In the 1930s and '40s, Indian Point was a park with ball fields and amusement rides, a dance pavilion and verdant cherry trees. Today, the site is home to what many consider America's most dangerous nuclear plant, housing enough radioactive material to equal 1,000 Hiroshima bombs and located on two earthquake fault-lines.

Entergy, the plant's operator, has committed numerous safety violations for which the Nuclear Regulatory Commission has granted them generous exemptions.

Activists have fought for decades to shut down the plant, but the catastrophe in Japan has shed new light on the struggle. New Yorkers don't want a Fukushima in their backyard, especially when Homeland Security says there would be no possible evacuation for the 20 million people living in the surrounding area.

Fukushima has alerted the globe to the threat of atomic energy. But nuclear power is not only dangerous, but unnecessary. A May United Nations study found that renewable energies such as solar, wind and hydropower could supply almost 80 percent of world demand by 2050.
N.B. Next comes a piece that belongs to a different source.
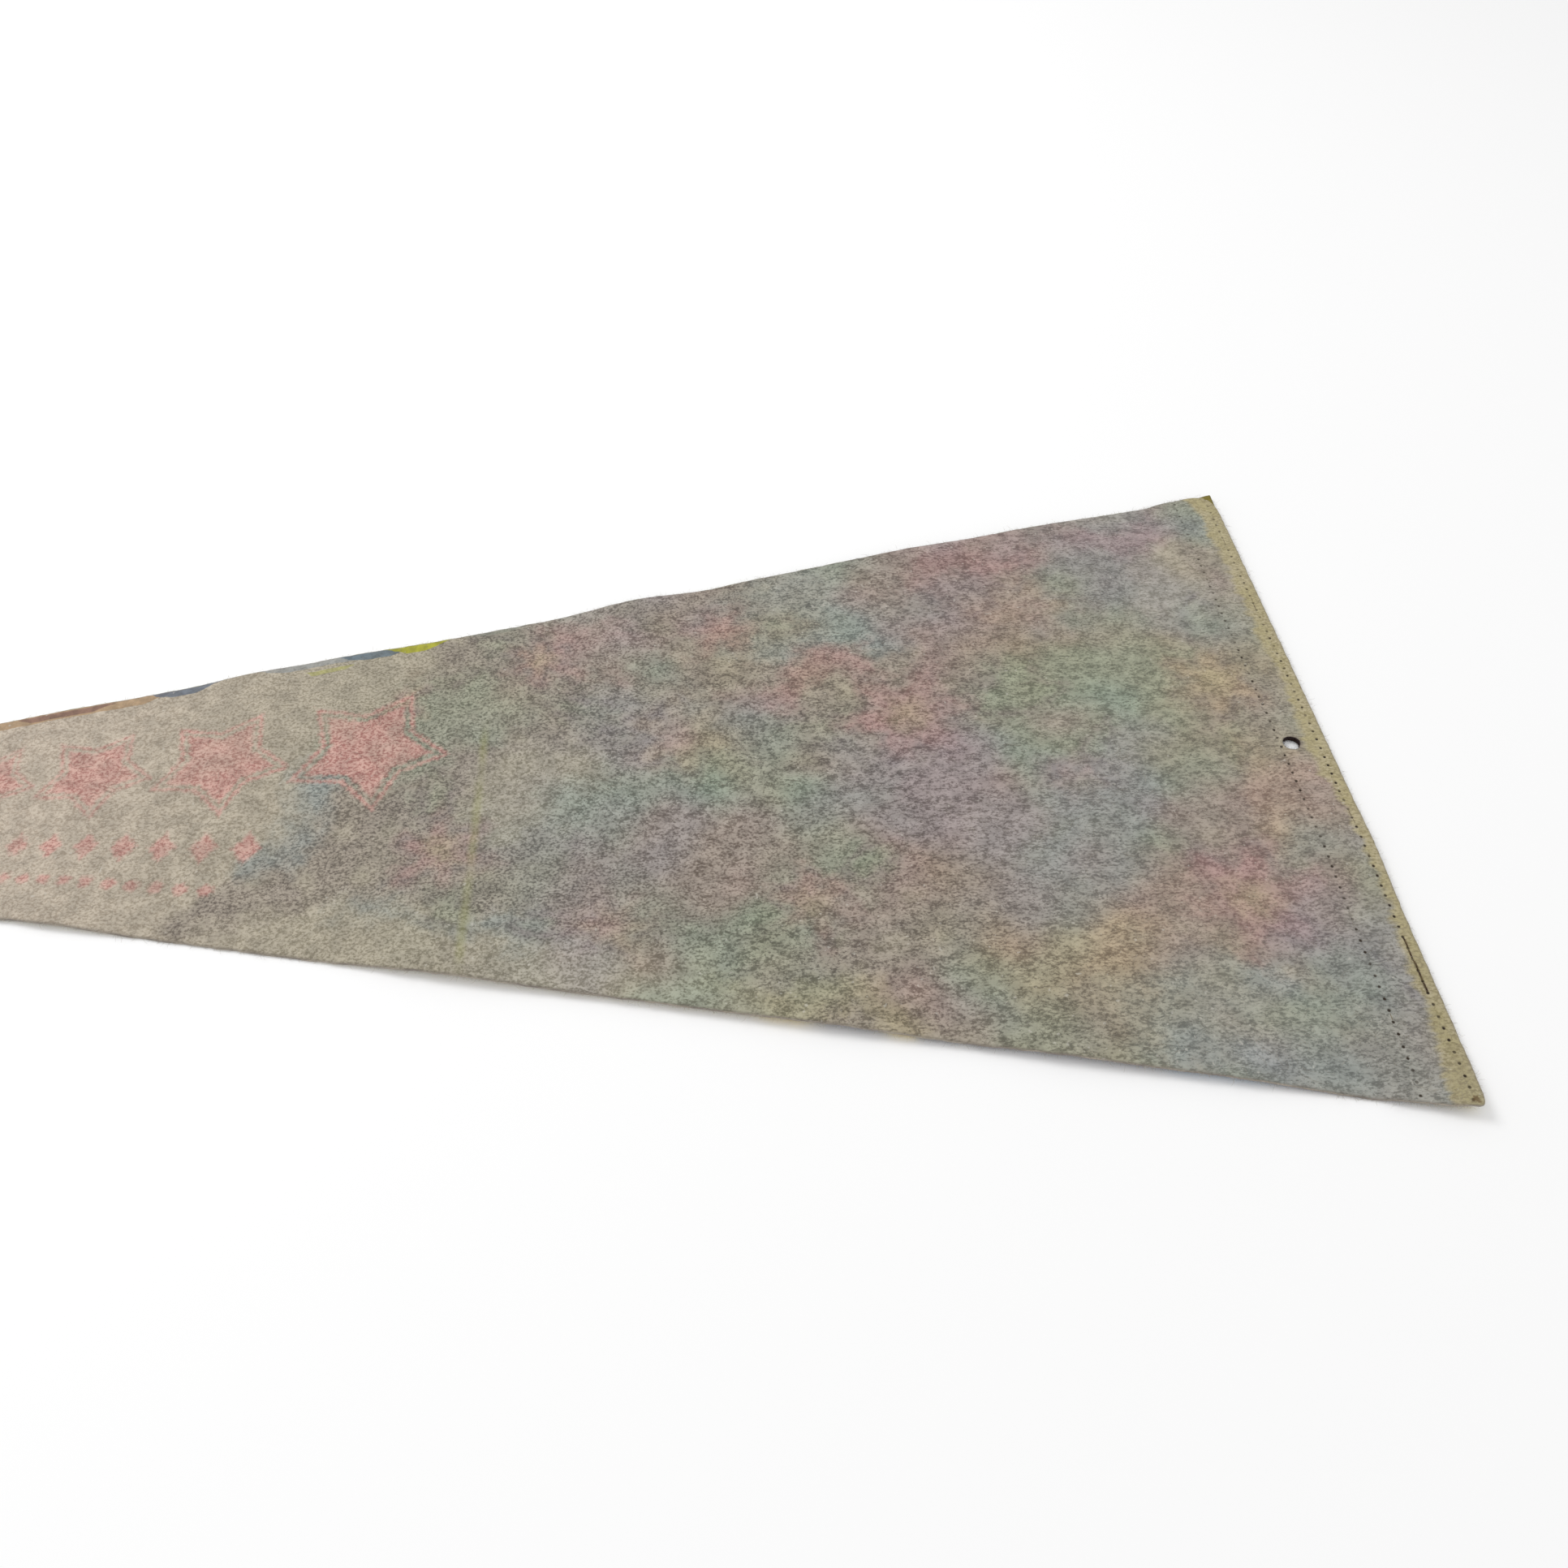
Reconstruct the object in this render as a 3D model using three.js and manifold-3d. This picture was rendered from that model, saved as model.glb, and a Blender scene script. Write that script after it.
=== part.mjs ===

Indian Point only provides 4 to 6 percent of New York City's power--the rest is sold to the grid. Windmills could easily make up the difference if Indian Point shut down.


AT THE June 11 protest, anti-nuke demonstrators lifted their cranes in the air and hit the streets of the East Village. The sky began to pour rain, but they continued marching uptown on Broadway toward General Electric (GE) headquarters.

GE isn't just a multinational corporation that made over $14 billion in profits last year and received a $3.2 billion tax return from the U.S. government--they also make nuclear reactors.

Forty years ago, GE designed the boiling water reactors at the Fukushima plant. The U.S. government's Atomic Energy Commission (AEC, a precursor of the NRC) raised concerns at the time that the reactor's lack of containment capability would lead to a hydrogen explosion.

That's exactly what happened at Fukushima. The March 11 earthquake and tsunami crippled the cooling systems at the nuclear plant and caused hydrogen explosions and meltdown of three reactors. Doubts of the design's safety were ignored by GE, Tokyo Electric Power Company (TEPCO), which operates the Fukushima plant, and the Japanese government--and buried under paper by the AEC.

GE didn't manufacture Indian Point's reactors. But don't exhale, New Yorkers--the Westinghouse reactors are similar in design.

People around the world are calling on their respective governments to put a halt to nuclear energy and invest in safe sources of power. But GE is seeking to build new reactors in China, which plans to construct 10 new reactors a year for the next decade, and India, which is planning to add dozens more. With the Indian government prepared to spend $150 billion for its nuclear vamp-up, GE is licking its lips and putting profits before people, as it has in the past.

At Rockefeller Center, the mega-corporation projects its towering presence to the world. GE security personnel were flabbergasted when 100 people showed up hollering "No Nukes!" in front of the building. When they asked the crowd to pick up the flock of soggy origami cranes placed at their doorstep, the demonstrators told them that it was GE's mess, and they'd have to clean it up.

Meanwhile, Japan continues to struggle to contain the radiation at Fukushima. Extreme radioactivity at Chernobyl levels has been detected in densely populated areas far beyond the 12-mile evacuation zone.

Former nuclear executive, Arnold Gundersen, told Al Jazeera this week, "Fukushima is the biggest industrial catastrophe in the history of mankind." Gundersen explained, "Fukushima has three nuclear reactors exposed and four fuel cores exposed. You probably have the equivalent of 20 nuclear reactor cores because of the fuel cores, and they are all in desperate need of being cooled, and there is no means to cool them effectively."

At the beginning of the Communist Manifesto, Karl Marx and Frederick Engels wrote that class struggle results "in a revolutionary reconstitution of society at large, or in the common ruin of the contending classes." The cruelty of that possible "common ruin" is nowhere more evident than at Fukushima. Companies such as GE and TEPCO illustrate that the energy industry will again and again put profits over people.

It will take a mass grassroots movement in the U.S. and abroad, harnessing people power, to combat nuclear power.